Welcome to Professor
Malcolm Gibson's International Journalism (JOUR 502), a seminar-style
class that meets 1-2:15 p.m. each Tuesday and Thursday at
Room 204 Stauffer-Flint.
This is a research class, so it demands
a good bit of discipline and initiative on your part. Your success
in this class will be determined by how seriously you take on
the assignments and how hard you work.
Its purpose is for you to develop an
understanding of how international journalism works and how to
make it as good as it can be. It is not a class to turn you into
a foreign correspondent. (There are fewer and fewer of those, an
issue we will discuss the first day and an issue that makes the point of this class even more relevant.) Nevertheless, it will help journalists
and non-journalists to be more sensitive of their surroundings
and to come away with a better understanding of events as they
unfold before them. So, in the end, I believe those who take the
class will be better observers of the world around them — which
is important to all reporters, editors, communicators and participants
on the world's ever-smaller stage.
Now that I've told it how it really is,
here's the official description of the course:
 |
International Journalism (JOUR 502) is
a seminar-style class that examines the dynamics of journalism,
especially in the developing world, with Africa as a special
focus.
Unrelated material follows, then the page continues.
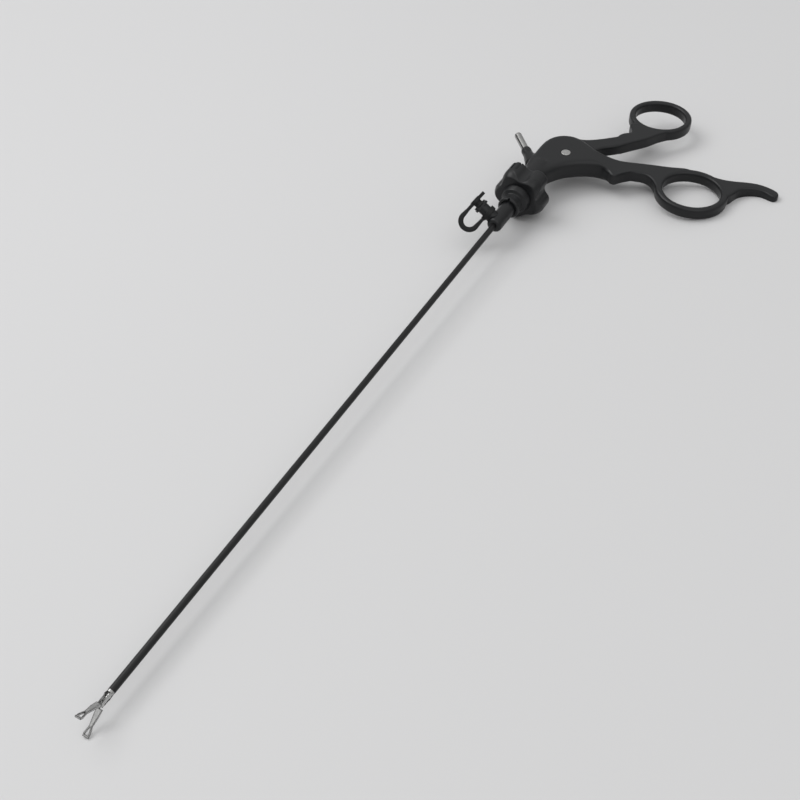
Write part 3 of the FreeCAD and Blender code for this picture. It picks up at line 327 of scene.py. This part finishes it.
plastic("white_ptfe", dark=(0.70, 0.70, 0.68), pale=(0.80, 0.80, 0.78), rough=0.45,
        grain_per_metre=3000.0, grain_height=0.00003, wear_and_reflection_amount=0.1)
plastic("pin_coating", dark=(0.006, 0.006, 0.006), pale=(0.010, 0.010, 0.010), rough=0.30,
        grain_per_metre=3000.0, grain_height=0.00001, wear_and_reflection_amount=0.1, gloss=0.5)
# The dark edge colour on this steel and on the jaws' steel is a painted dark reflection, laid almost all
# round the edges.
metal("stainless", deep=(0.48, 0.48, 0.475), bright=(0.60, 0.60, 0.59), rough=0.24,
      stretch=(0.05, 1.0, 1.0), lines_per_metre=1500.0, line_height=0.000004,
      wear_and_reflection_amount=0.95, edge=(0.045, 0.043, 0.040), least=0.7, width=0.00035)
# Dark edge colour here: a painted dark reflection.
metal("jaw_steel", deep=(0.50, 0.50, 0.495), bright=(0.64, 0.64, 0.63), rough=0.22,
      stretch=(0.05, 1.0, 1.0), lines_per_metre=1500.0, line_height=0.000004,
      wear_and_reflection_amount=1.0, edge=(0.022, 0.021, 0.020), least=0.9, width=0.0007)
metal("bright_steel", deep=(0.32, 0.32, 0.315), bright=(0.45, 0.45, 0.44), rough=0.28,
      stretch=(1.0, 1.0, 0.1), lines_per_metre=4000.0, line_height=0.00001,
      wear_and_reflection_amount=0.4, edge=(0.58, 0.58, 0.57))
metal("screw_steel", deep=(0.40, 0.40, 0.395), bright=(0.52, 0.52, 0.51), rough=0.30,
      stretch=(1.0, 0.15, 1.0), lines_per_metre=3000.0, line_height=0.00001,
      wear_and_reflection_amount=0.5, edge=(0.68, 0.68, 0.67))
metal("bearing_bronze", deep=(0.42, 0.27, 0.12), bright=(0.58, 0.40, 0.20), rough=0.34,
      stretch=(0.3, 1.0, 1.0), lines_per_metre=4000.0, line_height=0.00002,
      wear_and_reflection_amount=0.4, edge=(0.66, 0.48, 0.28))

# %% Finishes on the CAD pieces
OWN_FINISH = {
    "jaw_upper": "jaw_steel",
    "jaw_lower": "jaw_steel",
    "pivot_screw": "screw_steel",
    "jaw_pin": "pin_coating",
    "drive_pin": "pin_coating",
}
slot_of = {row["node"]: row["material_slot"] for row in frame["record"]["subparts"]}
for name, node in nodes.items():
    node.data.materials.clear()
    node.data.materials.append(finishes[OWN_FINISH.get(name, slot_of[name])])
print(len(nodes), "nodes finished")

# %% [markdown]
# A moulding has no sharp inner corners: where the ring meets the grip, or the nose meets the cheeks, the
# plastic flows in a small fillet. Such blends over many crossing shapes are hard to cut in CAD. Here a
# copy of the CAD piece is welded, rebuilt from small cubes of one size, and relaxed, which rounds every
# edge by about the size of a cube and leaves the piece in the same place.

# %% Softened mouldings
WELD = 0.000002


def relaxed(piece, passes, share=None):
    """Relax the piece, all over or where share gives a point more than none of it."""
    relax = piece.modifiers.new("relax", "SMOOTH")
    relax.factor = 0.5
    relax.iterations = passes
    if share:
        group = piece.vertex_groups.new(name="share")
        for vertex in piece.data.vertices:
            weight = share(vertex.co)
            if weight > 0:
                group.add([vertex.index], weight, "REPLACE")
        relax.vertex_group = group.name
    bpy.ops.object.modifier_apply(modifier=relax.name)
    piece.vertex_groups.clear()


def softened(node_name, new_name, body, cell, passes, carve=None, share=None, share_passes=0):
    """A relaxed copy of a CAD piece that stands for it and rides on the same body.

    carve moves single points of the cubes' skin, and share says where share_passes more relax it.
    """
    bpy.ops.object.select_all(action="DESELECT")
    nodes[node_name].select_set(True)
    bpy.context.view_layer.objects.active = nodes[node_name]
    bpy.ops.object.duplicate()
    made = bpy.context.object
    bpy.ops.object.parent_clear(type="CLEAR_KEEP_TRANSFORM")
    made.name = new_name
    for key in [key for key in made.keys() if key.startswith("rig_")]:
        del made[key]
    bpy.ops.object.mode_set(mode="EDIT")
    bpy.ops.mesh.select_all(action="SELECT")
    bpy.ops.mesh.remove_doubles(threshold=WELD)
    bpy.ops.object.mode_set(mode="OBJECT")
    cubes = made.modifiers.new("even_cells", "REMESH")
    cubes.mode = "VOXEL"
    cubes.voxel_size = cell
    bpy.ops.object.modifier_apply(modifier=cubes.name)
    if carve:
        for vertex in made.data.vertices:
            vertex.co = carve(vertex.co)
    if share:
        relaxed(made, share_passes, share)
    relaxed(made, passes)
    bpy.ops.object.shade_smooth()
    if body:
        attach(made, body)
    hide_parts(node_name)
    print(new_name, "has", 2 * len(made.data.polygons), "triangles or fewer")
    return made


def ease(value, low, high):
    """0 below low, 1 above high, and a smooth step between them."""
    part = min(1.0, max(0.0, (value - low) / (high - low)))
    return part * part * (3 - 2 * part)


def from_axis(degrees):
    """The way straight out from the shaft's axis, turned from +Y towards +Z."""
    return Vector((0.0, math.cos(math.radians(degrees)), math.sin(math.radians(degrees))))


# %% [markdown]
# The cheeks are thicker than the grip. Ahead of the finger grooves they thin down to it, and the nub
# that ends them stays small. The thumb arm is a little deeper on the side of the grip than a straight
# bar would be.

# %% Handle and thumb lever
GRIP_WAY = Vector((-0.288, 0.958, 0.0))
CHEEK_HALF, GRIP_HALF = 0.0054, 0.0033
NUB_BACK, BACK_CUT = Vector((-0.0690, 0.0440, 0.0)), 0.0024
NUB_TIP, TIP_RISE = Vector((-0.0675, 0.0372, 0.0)), 0.0011
PIVOT = Vector((-0.0693, 0.0083, 0.0))
ARM_WAY = Vector((-0.896, 0.446, 0.0))
ARM_SIDE = Vector((0.446, 0.896, 0.0))
ARM_DEPTH = 0.0012


def thin_cheek(point):
    """Thin the end of the cheeks down to the grip, and shape the nub there."""
    along = point.dot(GRIP_WAY)
    if 0.040 < along < 0.072:
        limit = CHEEK_HALF - (CHEEK_HALF - GRIP_HALF) * ease(along, 0.042, 0.057)
        if abs(point.z) > limit:
            point.z = math.copysign(limit, point.z)
    flat = Vector((point.x, point.y, 0.0))
    point.x -= BACK_CUT * (1.0 - ease((flat - NUB_BACK).length, 0.001, 0.007))
    point.x += TIP_RISE * (1.0 - ease((flat - NUB_TIP).length, 0.0005, 0.0040))
    return point


def nose_joint(point):
    """Where the round nose runs into the flat cheeks."""
    inside = ease(point.y, -0.0075, -0.0045)
    return inside * ease(point.x, -0.066, -0.060) * (1.0 - ease(point.x, -0.0425, -0.0410))


def deeper_arm(point):
    """Move the side of the thumb arm that faces the grip out, most of all in its middle."""
    along = (point - PIVOT).dot(ARM_WAY)
    aside = (point - PIVOT).dot(ARM_SIDE)
    share = ease(along, 0.020, 0.030) * (1.0 - ease(along, 0.046, 0.058)) * ease(aside, 0.0, 0.004)
    return point + ARM_SIDE * (ARM_DEPTH * share)


softened("handle_body", "handle_shell", "handle", cell=0.00048, passes=6, carve=thin_cheek,
         share=nose_joint, share_passes=34)
softened("thumb_lever", "lever_shell", "thumb_lever", cell=0.00045, passes=6, carve=deeper_arm)

# %% [markdown]
# The front of the real knob's lobes is fuller than one round shoulder. The points between the front
# face and the lobes' outline are moved about half of their way out to it.

# %% Knob
LOBES, FIRST_LOBE = 5, math.radians(47.0)
LOBE_MEAN, LOBE_RISE = 0.0125, 0.0019
FACE_RADIUS, FULL_RADIUS = 0.0088, 0.0095
SHOULDER_BACK = -0.0332
FULLER = 0.55


def full_shoulder(point):
    """Move a point on the knob's front shoulder out towards the outline of its lobe."""
    radius = math.hypot(point.y, point.z)
    angle = math.atan2(point.z, point.y)
    outline = LOBE_MEAN + LOBE_RISE * math.cos(LOBES * (angle - FIRST_LOBE))
    if point.x > SHOULDER_BACK and FACE_RADIUS < radius < outline:
        grown = radius + FULLER * ease(radius, FACE_RADIUS, FULL_RADIUS) * (outline - radius)
        point.y, point.z = point.y * grown / radius, point.z * grown / radius
    return point


knob_shell = softened("rotation_knob", "knob_shell", "rotator", cell=0.00021, passes=9,
                      carve=full_shoulder)

# %% [markdown]
# One lobe of the knob has a narrow slot from its back, which tells the surgeon's finger how the jaws
# are turned. The small cubes close such a slot, so it is pressed into the finished lobe.

# %% Slot in the knob
SLOT_FRONT, SLOT_FLOOR, SLOT_HALF = -0.0326, 0.0120, 0.0005
slot_way = from_axis(107.0)
slot_side = Vector((1.0, 0.0, 0.0)).cross(slot_way)
pressed = 0
for vertex in knob_shell.data.vertices:
    out = vertex.co.dot(slot_way)
    aside = abs(vertex.co.dot(slot_side))
    if vertex.co.x < SLOT_FRONT and out > SLOT_FLOOR and aside < SLOT_HALF:
        vertex.co -= slot_way * (out - SLOT_FLOOR)
        pressed += 1
print("slot points pressed", pressed)

# %% Collar, flush housing, port and cap
MOUTH_BACK, MOUTH_RADIUS = -0.0184, 0.00408
RECESS_INNER, RECESS_OUTER = 0.0042, 0.0048


def close_mouth(point):
    """The collar's mouth fits the housing, so the shallow recess in it is closed."""
    radius = math.hypot(point.y, point.z)
    if point.x > MOUTH_BACK and RECESS_INNER < radius < RECESS_OUTER:
        point.y, point.z = point.y * MOUTH_RADIUS / radius, point.z * MOUTH_RADIUS / radius
    return point


softened("knob_collar", "collar_shell", "rotator", cell=0.00022, passes=2, carve=close_mouth)
softened("flush_housing", "housing_shell", "rotator", cell=0.00022, passes=4)
softened("flush_port", "port_shell", "rotator", cell=0.00014, passes=2)
softened("port_cap", "cap_shell", "port_cap", cell=0.00015, passes=4)

# %% [markdown]
# The strap is soft rubber with one end on the port and the other on the cap, so it can't ride on either.
# The real loop is short and thickest at its bend, so the points there are drawn back, and out along
# their normals.

# %% Strap between the port and its cap
PORT_FOOT = Vector((-0.0049, 0.0, 0.0))
LOOP_WAY = Vector((0.7136, -0.3710, -0.5936))
BEND_STARTS, BEND_FULL = 0.004, 0.013
BEND_SWELL, BEND_DRAW = 0.00045, 0.0010
strap_shell = softened("cap_strap", "strap_shell", None, cell=0.00018, passes=5)
swell = strap_shell.modifiers.new("swell", "DISPLACE")
swell.strength = BEND_SWELL
swell.mid_level = 0.0
bend = strap_shell.vertex_groups.new(name="bend")
for vertex in strap_shell.data.vertices:
    at_bend = ease((vertex.co - PORT_FOOT).dot(LOOP_WAY), BEND_STARTS, BEND_FULL)
    bend.add([vertex.index], at_bend, "REPLACE")
    vertex.co -= LOOP_WAY * (BEND_DRAW * at_bend)
swell.vertex_group = bend.name
bpy.ops.object.modifier_apply(modifier=swell.name)
strap_shell.vertex_groups.clear()
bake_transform(strap_shell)

# %% [markdown]
# The table is a pale grey sheet that takes the tool's shadow.

# %% Table finish
sheet = bpy.data.materials.new("pale_table")
sheet.use_nodes = True
tree = sheet.node_tree
shader = tree.nodes["Principled BSDF"]
shader.inputs["Roughness"].default_value = 0.55
shader.inputs["Specular IOR Level"].default_value = 0.25
where = add(tree, "ShaderNodeTexCoord")
mottle = add(tree, "ShaderNodeTexNoise", {"Scale": 1.4, "Detail": 1.0})
shade = add(tree, "ShaderNodeMix", {"A": (0.604, 0.604, 0.605, 1), "B": (0.640, 0.640, 0.645, 1)},
            data_type="RGBA")
tree.links.new(where.outputs["Object"], mottle.inputs["Vector"])
tree.links.new(mottle.outputs["Fac"], shade.inputs["Factor"])
tree.links.new(shade.outputs["Result"], shader.inputs["Base Color"])
table_top.data.materials.append(sheet)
It allows students — both journalists and non-journalists
— to chart their own courses to gain a better understanding
of the world around them. Using journalism and its relationship
to the developing world, particularly Africa, as a benchmark,
participants uncover how the gathering and presentation of
news affects the world around them. They discover how media
touch — and are touched by — all aspects of the societies
media serve. To lead students along that path, the course
puts so-called “parachute journalism” — stories by journalists
who are often ill-prepared to report from their environments
— under the microscope. Ultimately, the class seeks to show
what good journalism is, what its effects are, and how best
it can be achieved in an international setting. A strong element of the class is an individually selected research project. Each student will select a particular event, issue or personality and explore media influence. |
Good luck. And don't forget to bring doughnuts!